Updates and inserts could be batched, but all the dictionaries we passed needed to contain the same keys. This required some additional code in the update section since we essentially needed to merge the current and updated fields in Python rather than letting the query do it. It took me a few tries to get that working correctly. Where does our performance stand now?

$ python v6.py 20000 < messages.jsonl
20000 messages processed in 2.53 seconds: 7899.9msg/s

This is around when I came to my senses while working on Firestarter. Having exceeded our initial performance target by 25x, I was really just stroking my ego at this point. Sure, having all this headroom meant we could buy back some durability, but there are other tradeoffs at play here, too.

Tradeoffs

Remember the primary goals I mentioned at the beginning of this post? We wanted this code to be easy to read and understand. In the pursuit of maximum performance, we sacrificed that. And what about correctness? The trickier the techniques that we use, the more likely we are to introduce bugs. As I already said, it took me a few tries to actually get V6 of the code working correctly.

I also haven’t even mentioned the fact that conn.execute(table.select().where(table.c.id.in_(cache))) will fail for caches with over 1000 items if SQLite was compiled with its default flags.

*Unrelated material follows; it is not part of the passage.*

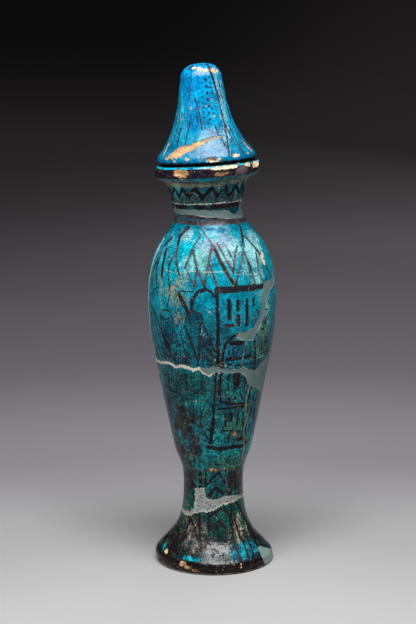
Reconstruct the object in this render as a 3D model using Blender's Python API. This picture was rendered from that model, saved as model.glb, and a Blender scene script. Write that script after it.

Many distributions (Debian, Alpine, Arch) tweak the compile flags so that they are not subject to this issue, but we don’t want Firestarter to be limited to just one of those distributions. We could work around the issue, but that would result in further complicating our code.

Lessons Learned

Striving for performance involves both obvious and not-so-obvious costs. As satisfying as it can be to watch the benchmark numbers tick up and up, we must always keep our primary requirements at the forefront of our minds. Only optimize as much as is needed, and no more.